Start SUPPLIED RECORDS

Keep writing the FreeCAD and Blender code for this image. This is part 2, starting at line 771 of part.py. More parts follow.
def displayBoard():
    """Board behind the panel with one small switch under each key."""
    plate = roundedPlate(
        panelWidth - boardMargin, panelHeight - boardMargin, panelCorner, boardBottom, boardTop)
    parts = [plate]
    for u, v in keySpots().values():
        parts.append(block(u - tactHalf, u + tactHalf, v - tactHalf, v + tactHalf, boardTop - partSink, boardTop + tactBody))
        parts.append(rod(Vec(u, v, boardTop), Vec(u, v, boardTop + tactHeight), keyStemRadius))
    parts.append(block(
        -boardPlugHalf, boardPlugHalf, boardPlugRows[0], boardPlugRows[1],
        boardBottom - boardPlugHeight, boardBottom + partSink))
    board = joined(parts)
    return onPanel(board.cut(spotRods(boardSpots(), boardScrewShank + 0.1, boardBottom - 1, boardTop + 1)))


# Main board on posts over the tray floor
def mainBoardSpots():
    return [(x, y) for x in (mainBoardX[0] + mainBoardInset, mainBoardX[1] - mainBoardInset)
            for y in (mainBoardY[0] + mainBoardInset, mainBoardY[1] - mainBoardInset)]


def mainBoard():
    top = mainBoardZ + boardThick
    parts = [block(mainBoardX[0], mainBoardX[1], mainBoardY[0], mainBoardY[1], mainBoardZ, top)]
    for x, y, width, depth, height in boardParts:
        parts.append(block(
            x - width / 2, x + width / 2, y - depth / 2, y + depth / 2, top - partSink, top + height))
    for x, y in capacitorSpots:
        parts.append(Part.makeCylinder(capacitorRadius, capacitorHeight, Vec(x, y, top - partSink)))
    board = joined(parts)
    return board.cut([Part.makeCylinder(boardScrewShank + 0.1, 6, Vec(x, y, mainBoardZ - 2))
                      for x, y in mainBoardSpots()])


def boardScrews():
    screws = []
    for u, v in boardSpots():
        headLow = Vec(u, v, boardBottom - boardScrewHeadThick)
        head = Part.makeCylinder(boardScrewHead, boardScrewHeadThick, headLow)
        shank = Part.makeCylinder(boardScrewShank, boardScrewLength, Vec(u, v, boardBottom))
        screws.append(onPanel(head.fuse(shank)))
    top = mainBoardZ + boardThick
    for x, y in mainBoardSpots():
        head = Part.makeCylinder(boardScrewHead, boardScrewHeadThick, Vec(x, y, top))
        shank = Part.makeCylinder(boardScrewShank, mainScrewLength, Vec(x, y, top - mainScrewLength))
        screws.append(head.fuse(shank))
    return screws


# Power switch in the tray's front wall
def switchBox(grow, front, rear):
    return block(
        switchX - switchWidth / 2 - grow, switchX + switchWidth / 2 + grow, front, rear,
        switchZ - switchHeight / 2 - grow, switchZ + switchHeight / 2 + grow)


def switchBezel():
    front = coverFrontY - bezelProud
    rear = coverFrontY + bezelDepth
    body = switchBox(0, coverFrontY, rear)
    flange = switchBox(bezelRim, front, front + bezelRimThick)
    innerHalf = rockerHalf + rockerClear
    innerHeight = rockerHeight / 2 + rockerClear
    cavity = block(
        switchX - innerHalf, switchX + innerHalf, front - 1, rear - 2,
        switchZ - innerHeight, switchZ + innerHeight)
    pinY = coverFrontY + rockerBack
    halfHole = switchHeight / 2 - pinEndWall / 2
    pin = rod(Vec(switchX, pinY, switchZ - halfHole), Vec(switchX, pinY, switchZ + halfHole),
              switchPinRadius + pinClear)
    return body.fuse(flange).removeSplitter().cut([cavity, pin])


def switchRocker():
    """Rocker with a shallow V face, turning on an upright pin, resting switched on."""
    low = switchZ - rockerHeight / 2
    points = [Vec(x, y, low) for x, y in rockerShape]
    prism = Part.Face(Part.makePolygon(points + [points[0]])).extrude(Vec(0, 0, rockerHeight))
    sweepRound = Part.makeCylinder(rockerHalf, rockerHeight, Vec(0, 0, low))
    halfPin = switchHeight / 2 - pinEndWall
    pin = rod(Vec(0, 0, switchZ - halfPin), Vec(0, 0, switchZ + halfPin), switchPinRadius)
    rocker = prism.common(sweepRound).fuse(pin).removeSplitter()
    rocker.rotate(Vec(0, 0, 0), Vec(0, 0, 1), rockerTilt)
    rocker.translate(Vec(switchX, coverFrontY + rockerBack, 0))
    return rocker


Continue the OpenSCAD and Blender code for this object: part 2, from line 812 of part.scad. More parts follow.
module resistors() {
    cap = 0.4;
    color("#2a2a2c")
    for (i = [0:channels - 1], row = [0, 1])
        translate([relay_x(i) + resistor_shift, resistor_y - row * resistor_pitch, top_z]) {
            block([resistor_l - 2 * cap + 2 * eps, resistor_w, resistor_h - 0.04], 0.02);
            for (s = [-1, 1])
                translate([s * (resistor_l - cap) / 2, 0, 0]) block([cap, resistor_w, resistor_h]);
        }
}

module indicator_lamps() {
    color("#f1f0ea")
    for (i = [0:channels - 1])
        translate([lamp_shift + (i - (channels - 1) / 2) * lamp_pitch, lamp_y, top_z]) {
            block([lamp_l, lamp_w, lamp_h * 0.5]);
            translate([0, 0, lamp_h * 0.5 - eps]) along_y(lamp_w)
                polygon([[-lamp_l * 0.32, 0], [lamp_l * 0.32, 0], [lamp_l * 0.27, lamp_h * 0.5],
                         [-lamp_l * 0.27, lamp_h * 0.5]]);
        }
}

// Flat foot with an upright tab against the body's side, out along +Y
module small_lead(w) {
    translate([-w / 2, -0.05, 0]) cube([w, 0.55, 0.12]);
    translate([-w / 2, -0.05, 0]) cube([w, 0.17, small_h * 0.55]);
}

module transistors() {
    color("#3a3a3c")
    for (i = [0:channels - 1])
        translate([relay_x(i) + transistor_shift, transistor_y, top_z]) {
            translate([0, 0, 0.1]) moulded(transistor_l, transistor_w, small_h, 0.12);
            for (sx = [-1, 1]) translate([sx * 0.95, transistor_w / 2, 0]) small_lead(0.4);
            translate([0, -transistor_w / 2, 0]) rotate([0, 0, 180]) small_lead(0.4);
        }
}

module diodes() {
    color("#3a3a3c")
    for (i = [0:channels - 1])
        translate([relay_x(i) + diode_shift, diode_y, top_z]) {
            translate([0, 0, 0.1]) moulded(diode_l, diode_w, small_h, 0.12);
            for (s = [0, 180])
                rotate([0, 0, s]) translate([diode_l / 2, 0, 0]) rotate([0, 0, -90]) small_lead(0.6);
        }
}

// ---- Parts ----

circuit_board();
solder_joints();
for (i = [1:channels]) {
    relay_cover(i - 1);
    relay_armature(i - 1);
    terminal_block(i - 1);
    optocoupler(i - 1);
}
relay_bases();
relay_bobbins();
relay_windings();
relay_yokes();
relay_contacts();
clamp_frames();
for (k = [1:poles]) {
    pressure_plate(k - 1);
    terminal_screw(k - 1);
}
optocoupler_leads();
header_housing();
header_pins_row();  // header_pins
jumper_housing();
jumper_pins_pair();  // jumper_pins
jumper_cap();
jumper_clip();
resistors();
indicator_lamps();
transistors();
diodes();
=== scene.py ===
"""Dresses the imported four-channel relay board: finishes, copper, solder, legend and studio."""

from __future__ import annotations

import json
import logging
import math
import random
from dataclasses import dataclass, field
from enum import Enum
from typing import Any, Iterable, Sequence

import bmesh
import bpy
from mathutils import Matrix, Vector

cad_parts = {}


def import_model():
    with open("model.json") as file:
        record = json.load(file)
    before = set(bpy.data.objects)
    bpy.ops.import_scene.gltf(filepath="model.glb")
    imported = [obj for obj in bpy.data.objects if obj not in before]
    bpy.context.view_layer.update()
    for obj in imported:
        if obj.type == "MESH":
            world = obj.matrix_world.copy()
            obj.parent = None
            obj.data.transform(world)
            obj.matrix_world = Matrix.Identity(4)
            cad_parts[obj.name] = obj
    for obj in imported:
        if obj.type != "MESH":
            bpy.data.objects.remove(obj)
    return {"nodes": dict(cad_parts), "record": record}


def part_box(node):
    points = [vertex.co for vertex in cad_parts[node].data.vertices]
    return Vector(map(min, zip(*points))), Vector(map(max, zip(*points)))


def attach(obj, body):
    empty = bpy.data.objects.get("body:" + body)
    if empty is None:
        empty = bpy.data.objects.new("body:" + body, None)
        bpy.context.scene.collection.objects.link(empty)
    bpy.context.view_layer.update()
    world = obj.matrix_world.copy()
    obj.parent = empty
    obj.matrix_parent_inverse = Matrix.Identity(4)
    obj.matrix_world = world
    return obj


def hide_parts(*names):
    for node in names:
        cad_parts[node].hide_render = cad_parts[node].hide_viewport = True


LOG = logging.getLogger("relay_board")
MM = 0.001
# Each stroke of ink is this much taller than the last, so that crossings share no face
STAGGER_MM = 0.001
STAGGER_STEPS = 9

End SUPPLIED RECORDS

- [PROBLEM TO WORK ON]: Starting at the line that holds "circuit_board();", copy each line exactly and stop after the line that holds "if empty is".

- [WRITTEN RESPONSE]:
circuit_board();
solder_joints();
for (i = [1:channels]) {
    relay_cover(i - 1);
    relay_armature(i - 1);
    terminal_block(i - 1);
    optocoupler(i - 1);
}
relay_bases();
relay_bobbins();
relay_windings();
relay_yokes();
relay_contacts();
clamp_frames();
for (k = [1:poles]) {
    pressure_plate(k - 1);
    terminal_screw(k - 1);
}
optocoupler_leads();
header_housing();
header_pins_row();  // header_pins
jumper_housing();
jumper_pins_pair();  // jumper_pins
jumper_cap();
jumper_clip();
resistors();
indicator_lamps();
transistors();
diodes();
=== scene.py ===
"""Dresses the imported four-channel relay board: finishes, copper, solder, legend and studio."""

from __future__ import annotations

import json
import logging
import math
import random
from dataclasses import dataclass, field
from enum import Enum
from typing import Any, Iterable, Sequence

import bmesh
import bpy
from mathutils import Matrix, Vector

cad_parts = {}


def import_model():
    with open("model.json") as file:
        record = json.load(file)
    before = set(bpy.data.objects)
    bpy.ops.import_scene.gltf(filepath="model.glb")
    imported = [obj for obj in bpy.data.objects if obj not in before]
    bpy.context.view_layer.update()
    for obj in imported:
        if obj.type == "MESH":
            world = obj.matrix_world.copy()
            obj.parent = None
            obj.data.transform(world)
            obj.matrix_world = Matrix.Identity(4)
            cad_parts[obj.name] = obj
    for obj in imported:
        if obj.type != "MESH":
            bpy.data.objects.remove(obj)
    return {"nodes": dict(cad_parts), "record": record}


def part_box(node):
    points = [vertex.co for vertex in cad_parts[node].data.vertices]
    return Vector(map(min, zip(*points))), Vector(map(max, zip(*points)))


def attach(obj, body):
    empty = bpy.data.objects.get("body:" + body)
    if empty is None:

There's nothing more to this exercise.